* Begin Input rows *
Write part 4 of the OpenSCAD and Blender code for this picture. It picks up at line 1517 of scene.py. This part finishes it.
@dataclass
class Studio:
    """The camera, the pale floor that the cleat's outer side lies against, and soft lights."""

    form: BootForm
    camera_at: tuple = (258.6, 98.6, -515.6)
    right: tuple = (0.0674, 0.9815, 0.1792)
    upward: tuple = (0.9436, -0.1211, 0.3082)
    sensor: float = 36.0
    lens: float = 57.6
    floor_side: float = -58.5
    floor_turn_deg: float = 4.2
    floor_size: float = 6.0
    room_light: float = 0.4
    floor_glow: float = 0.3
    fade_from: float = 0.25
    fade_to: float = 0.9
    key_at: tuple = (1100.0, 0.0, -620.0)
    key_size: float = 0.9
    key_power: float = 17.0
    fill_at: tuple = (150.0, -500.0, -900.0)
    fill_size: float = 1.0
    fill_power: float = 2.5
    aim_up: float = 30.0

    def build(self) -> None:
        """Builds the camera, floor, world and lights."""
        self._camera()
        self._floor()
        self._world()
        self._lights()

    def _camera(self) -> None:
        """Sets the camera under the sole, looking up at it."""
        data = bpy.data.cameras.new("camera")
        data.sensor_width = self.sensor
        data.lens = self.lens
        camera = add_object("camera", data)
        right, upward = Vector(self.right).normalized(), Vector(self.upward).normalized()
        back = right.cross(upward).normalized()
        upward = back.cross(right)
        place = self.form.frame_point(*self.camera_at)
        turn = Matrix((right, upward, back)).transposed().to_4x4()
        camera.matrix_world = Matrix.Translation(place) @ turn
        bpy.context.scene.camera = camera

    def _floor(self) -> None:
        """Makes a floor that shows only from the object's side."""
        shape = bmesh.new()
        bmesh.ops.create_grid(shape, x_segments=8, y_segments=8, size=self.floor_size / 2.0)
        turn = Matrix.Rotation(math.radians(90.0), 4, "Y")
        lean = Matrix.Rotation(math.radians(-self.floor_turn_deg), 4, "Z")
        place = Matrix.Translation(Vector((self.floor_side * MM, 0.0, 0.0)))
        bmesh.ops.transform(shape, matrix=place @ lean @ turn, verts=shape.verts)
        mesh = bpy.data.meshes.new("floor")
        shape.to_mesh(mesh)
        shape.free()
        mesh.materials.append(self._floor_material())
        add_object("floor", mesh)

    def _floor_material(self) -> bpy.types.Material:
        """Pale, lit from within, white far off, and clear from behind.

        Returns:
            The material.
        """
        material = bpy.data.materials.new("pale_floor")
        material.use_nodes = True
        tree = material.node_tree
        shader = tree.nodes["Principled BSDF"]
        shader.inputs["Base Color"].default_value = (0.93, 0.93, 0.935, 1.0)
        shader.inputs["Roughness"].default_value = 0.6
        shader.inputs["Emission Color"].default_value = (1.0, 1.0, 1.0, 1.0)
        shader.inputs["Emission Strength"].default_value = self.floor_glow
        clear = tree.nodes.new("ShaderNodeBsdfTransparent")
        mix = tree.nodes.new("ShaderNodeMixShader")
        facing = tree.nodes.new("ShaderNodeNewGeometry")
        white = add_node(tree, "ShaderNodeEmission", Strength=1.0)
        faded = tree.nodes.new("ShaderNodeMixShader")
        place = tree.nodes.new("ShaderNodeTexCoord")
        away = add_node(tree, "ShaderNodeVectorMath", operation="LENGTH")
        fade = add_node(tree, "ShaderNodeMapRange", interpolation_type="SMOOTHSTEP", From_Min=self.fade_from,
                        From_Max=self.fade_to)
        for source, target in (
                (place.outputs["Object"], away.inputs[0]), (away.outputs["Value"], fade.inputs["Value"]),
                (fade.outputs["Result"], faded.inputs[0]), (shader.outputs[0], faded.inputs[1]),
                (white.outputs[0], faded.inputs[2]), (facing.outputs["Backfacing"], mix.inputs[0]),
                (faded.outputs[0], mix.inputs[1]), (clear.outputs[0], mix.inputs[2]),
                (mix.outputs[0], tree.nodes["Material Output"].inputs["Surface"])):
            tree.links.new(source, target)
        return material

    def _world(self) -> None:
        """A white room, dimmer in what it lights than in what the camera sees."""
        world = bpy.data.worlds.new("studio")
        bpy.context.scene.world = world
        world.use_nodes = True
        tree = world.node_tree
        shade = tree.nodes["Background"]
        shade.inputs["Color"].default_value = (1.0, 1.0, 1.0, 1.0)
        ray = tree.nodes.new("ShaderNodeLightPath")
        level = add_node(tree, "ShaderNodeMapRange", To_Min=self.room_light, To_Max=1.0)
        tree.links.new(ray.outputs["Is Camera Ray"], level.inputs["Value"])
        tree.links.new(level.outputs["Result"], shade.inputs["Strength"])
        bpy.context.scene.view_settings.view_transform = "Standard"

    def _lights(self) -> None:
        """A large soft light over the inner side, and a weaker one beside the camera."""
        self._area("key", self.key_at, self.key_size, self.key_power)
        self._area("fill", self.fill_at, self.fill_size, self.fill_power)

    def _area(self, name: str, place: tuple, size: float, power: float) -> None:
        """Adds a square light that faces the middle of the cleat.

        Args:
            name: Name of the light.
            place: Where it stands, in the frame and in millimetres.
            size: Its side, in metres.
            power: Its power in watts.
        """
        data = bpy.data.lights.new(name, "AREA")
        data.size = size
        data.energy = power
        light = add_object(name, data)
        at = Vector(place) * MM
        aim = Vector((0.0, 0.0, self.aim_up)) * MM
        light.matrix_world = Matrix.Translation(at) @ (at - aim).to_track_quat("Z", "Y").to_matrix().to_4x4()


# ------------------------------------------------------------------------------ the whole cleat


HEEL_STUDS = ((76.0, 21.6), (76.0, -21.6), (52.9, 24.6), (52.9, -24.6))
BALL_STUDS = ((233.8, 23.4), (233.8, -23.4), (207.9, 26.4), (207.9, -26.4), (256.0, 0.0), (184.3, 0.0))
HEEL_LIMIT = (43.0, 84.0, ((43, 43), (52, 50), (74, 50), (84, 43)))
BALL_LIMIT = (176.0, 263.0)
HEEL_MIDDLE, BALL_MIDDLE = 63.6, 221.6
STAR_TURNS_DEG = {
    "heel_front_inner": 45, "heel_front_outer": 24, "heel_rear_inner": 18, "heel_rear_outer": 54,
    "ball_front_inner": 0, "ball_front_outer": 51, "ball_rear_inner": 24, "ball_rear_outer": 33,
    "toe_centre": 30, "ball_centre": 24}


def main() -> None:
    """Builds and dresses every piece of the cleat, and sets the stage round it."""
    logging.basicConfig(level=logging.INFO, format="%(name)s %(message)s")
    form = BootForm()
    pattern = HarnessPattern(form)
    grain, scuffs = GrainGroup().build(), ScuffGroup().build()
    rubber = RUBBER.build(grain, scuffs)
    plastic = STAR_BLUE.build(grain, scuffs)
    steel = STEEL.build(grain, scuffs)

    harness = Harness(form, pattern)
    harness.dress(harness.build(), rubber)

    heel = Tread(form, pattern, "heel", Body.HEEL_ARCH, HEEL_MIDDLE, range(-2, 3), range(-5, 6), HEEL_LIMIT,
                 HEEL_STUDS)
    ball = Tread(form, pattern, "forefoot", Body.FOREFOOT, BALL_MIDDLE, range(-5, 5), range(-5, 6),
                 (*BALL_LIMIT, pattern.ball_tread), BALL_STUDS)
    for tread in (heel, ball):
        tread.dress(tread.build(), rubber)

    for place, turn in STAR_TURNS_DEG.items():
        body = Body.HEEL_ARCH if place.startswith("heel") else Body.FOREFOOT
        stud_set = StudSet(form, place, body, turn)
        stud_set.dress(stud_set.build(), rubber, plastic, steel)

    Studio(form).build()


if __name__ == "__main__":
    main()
* End Input rows *
* Begin Input rows *
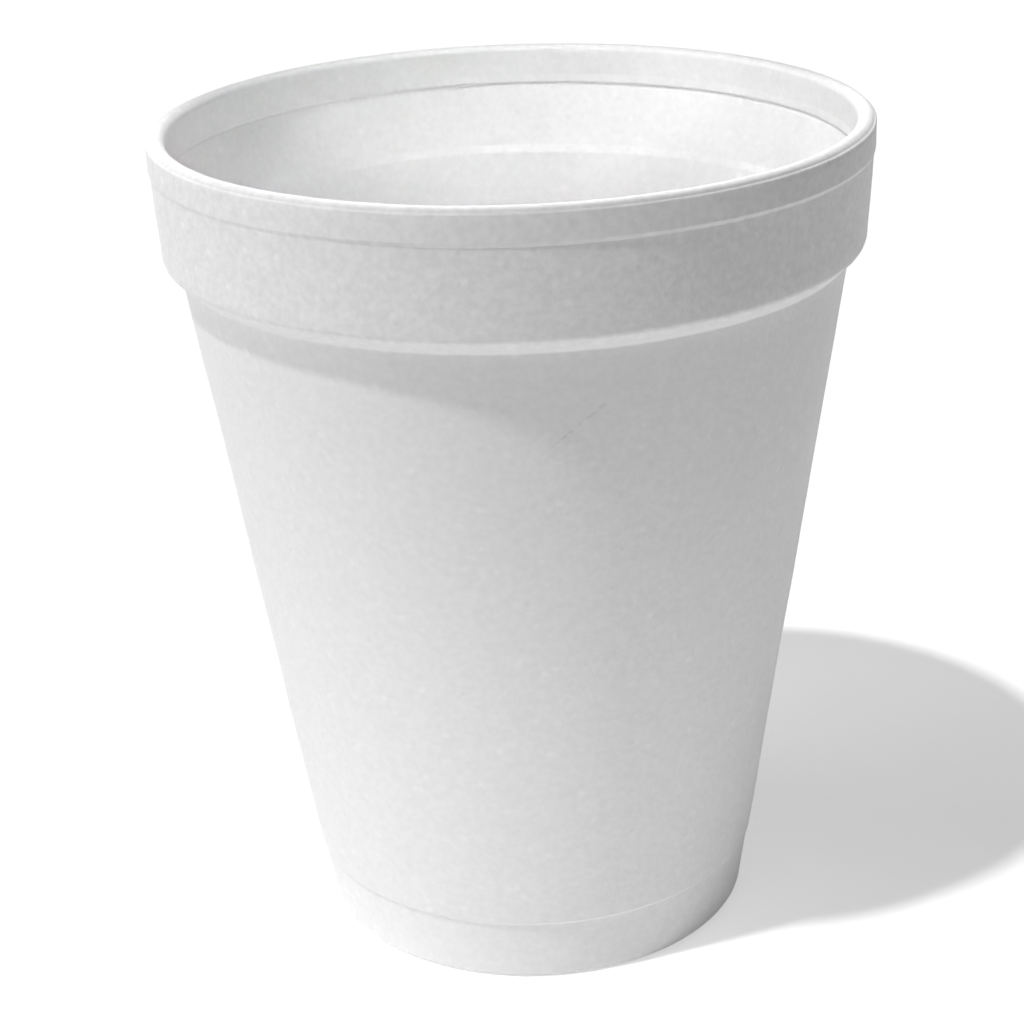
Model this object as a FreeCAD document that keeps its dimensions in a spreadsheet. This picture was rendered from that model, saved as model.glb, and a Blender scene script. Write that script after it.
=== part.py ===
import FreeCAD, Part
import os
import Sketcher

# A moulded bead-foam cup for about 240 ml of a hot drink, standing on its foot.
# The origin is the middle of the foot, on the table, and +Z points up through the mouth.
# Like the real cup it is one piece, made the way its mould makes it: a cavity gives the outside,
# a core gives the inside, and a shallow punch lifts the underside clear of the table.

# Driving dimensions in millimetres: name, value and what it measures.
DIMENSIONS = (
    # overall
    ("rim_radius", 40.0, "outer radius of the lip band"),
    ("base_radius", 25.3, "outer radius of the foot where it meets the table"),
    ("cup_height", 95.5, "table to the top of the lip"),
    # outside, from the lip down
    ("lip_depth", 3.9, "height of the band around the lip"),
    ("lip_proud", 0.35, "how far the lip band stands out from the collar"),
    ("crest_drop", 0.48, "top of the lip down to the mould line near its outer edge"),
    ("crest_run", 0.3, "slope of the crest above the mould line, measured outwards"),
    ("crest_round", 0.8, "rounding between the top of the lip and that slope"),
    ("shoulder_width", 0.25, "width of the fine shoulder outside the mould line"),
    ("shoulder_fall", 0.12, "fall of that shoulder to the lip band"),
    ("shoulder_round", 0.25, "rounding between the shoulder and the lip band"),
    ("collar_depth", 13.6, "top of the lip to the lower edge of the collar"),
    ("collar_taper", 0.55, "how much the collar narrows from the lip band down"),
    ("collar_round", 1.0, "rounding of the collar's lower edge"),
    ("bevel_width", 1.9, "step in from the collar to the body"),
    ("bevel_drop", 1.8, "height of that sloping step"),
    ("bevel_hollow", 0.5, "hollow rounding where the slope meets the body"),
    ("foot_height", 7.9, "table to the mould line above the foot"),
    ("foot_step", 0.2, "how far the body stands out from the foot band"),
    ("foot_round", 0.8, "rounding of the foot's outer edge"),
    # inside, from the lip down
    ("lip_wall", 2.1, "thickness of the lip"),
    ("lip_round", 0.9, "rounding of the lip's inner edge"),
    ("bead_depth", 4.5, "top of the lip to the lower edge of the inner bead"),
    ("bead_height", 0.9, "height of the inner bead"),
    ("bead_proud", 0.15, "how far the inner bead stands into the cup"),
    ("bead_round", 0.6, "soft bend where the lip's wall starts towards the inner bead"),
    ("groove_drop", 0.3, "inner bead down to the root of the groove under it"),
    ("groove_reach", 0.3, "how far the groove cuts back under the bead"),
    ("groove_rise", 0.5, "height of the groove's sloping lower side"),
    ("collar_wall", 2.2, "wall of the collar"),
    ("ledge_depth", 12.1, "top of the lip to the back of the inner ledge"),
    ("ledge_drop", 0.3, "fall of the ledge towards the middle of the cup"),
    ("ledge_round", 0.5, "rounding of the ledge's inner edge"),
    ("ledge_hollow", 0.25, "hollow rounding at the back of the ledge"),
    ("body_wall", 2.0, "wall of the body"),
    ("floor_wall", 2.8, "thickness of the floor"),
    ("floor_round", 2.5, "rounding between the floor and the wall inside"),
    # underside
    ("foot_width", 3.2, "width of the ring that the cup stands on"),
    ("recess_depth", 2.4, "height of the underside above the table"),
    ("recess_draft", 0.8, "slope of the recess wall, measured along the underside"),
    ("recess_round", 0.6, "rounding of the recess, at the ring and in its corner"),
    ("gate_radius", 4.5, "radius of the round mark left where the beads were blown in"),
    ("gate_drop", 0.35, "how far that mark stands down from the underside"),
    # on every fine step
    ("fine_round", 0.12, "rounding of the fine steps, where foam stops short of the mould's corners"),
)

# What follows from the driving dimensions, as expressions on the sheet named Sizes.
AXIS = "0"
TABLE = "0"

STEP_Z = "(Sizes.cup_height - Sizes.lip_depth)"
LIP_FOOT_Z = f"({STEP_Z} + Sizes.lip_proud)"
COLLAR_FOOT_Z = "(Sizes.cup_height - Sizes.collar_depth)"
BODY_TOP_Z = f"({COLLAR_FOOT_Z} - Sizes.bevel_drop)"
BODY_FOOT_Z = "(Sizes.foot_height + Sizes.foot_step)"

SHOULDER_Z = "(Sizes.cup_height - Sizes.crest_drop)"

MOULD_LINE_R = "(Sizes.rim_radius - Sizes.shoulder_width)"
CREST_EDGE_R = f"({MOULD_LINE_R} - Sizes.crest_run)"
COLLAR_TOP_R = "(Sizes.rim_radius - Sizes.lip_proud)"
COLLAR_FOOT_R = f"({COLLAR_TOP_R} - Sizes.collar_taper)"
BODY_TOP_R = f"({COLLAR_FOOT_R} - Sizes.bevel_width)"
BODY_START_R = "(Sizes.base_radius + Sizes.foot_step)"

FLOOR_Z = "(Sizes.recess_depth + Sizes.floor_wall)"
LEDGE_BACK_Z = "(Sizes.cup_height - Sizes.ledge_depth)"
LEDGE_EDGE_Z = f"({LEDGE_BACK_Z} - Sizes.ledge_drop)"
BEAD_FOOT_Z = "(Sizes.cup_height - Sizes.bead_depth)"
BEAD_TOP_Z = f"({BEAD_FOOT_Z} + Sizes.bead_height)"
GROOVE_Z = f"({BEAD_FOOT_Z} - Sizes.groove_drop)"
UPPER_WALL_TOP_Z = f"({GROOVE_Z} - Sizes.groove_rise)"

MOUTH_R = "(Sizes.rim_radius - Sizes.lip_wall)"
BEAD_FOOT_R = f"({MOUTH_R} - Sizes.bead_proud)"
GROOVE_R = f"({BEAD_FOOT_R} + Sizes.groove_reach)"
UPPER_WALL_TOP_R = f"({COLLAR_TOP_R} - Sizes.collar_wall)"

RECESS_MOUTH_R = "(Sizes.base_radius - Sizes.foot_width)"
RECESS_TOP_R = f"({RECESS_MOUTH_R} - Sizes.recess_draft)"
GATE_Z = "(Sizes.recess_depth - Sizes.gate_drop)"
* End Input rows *
Look through the entries above and quote exactly the lines from the line with "Model this object" to the line with "# a core gives", counting both of those lines.

Model this object as a FreeCAD document that keeps its dimensions in a spreadsheet. This picture was rendered from that model, saved as model.glb, and a Blender scene script. Write that script after it.
=== part.py ===
import FreeCAD, Part
import os
import Sketcher

# A moulded bead-foam cup for about 240 ml of a hot drink, standing on its foot.
# The origin is the middle of the foot, on the table, and +Z points up through the mouth.
# Like the real cup it is one piece, made the way its mould makes it: a cavity gives the outside,
# a core gives the inside, and a shallow punch lifts the underside clear of the table.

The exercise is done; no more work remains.